Unfortunately, when you use the downstream method, it's sometimes difficult to set the hook when the fish takes. The striking motion can pull the fly out of the fish's mouth. Wait until the fish takes the fly and turns down before you set the hook. The technique requires restraint.
HOW TO DRY-FLY FISH
The basic dry-fly procedure goes something like this:
- Use the right tackle. Dry-fly fishing is usually done best with fly lines of 6-weight and lighter. These lines land gently and reduce the chance of frightening fish, and rods designed to cast them have softer tips than rods designed for heavier lines. The softer tips cushion the lift on the fine fly tippets you use when fishing small dry flies. (Casting large hair bugs for bass requires an 8-weight outfit.)

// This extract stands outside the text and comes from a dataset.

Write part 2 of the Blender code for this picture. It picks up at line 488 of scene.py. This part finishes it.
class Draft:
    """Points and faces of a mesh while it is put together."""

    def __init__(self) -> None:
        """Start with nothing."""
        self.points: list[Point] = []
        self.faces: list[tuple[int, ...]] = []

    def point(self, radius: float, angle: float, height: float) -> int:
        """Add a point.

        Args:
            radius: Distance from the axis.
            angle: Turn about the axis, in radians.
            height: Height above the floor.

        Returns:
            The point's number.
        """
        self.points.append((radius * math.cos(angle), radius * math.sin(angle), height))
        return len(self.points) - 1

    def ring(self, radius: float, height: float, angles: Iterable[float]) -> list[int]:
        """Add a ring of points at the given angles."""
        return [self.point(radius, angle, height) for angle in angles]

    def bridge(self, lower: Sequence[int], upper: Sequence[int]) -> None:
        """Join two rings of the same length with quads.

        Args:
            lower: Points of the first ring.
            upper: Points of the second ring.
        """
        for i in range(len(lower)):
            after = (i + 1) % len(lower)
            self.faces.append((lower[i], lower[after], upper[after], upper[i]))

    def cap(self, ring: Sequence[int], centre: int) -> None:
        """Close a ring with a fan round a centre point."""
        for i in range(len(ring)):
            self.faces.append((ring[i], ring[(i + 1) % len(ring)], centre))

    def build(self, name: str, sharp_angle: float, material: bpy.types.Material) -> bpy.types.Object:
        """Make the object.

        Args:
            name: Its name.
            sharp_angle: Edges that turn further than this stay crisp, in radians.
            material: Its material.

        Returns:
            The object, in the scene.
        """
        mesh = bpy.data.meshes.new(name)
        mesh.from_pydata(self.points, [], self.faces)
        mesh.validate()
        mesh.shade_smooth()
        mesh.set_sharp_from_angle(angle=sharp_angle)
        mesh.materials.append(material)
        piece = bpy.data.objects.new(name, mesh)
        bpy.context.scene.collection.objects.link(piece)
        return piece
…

- Select an appropriate fly. If fish are rising, you must determine what they are eating. Put your nose down near the water, take a good look, and try to catch a sample of the insect or insects floating on the surface. A small aquarium net makes it easy. Choose a fly from your box that is similar in size, shape, and color (in that order) and tie it on your fly leader or fly tippet.
- Pick a target (a surface-feeding fish). Remember that obstructions in the stream can cause the currents to swirl and change direction. The fish face into these swirling currents, which are not necessarily from upstream. In this situation, cast so the fly lands where it can float toward the fish's head first. Wind can also blow a fly into the fish's view.
- Deliver the fly to the target, or if you are on a stream to a spot a few feet upstream (or upcurrent) of the target.
- Allow the fly to float over the target, with the fly behaving like a natural insect (dead-drift or slightly twitching). The fly should act like a natural insect once it is on the water. This usually means that it should free-drift downstream with the current as if unattached to a fly leader. Because your fly is attached to a leader, the current acting on the line makes the fly skate unnaturally across the water creating "drag." Dry-fly fishermen spend most of their time trying to eliminate drag.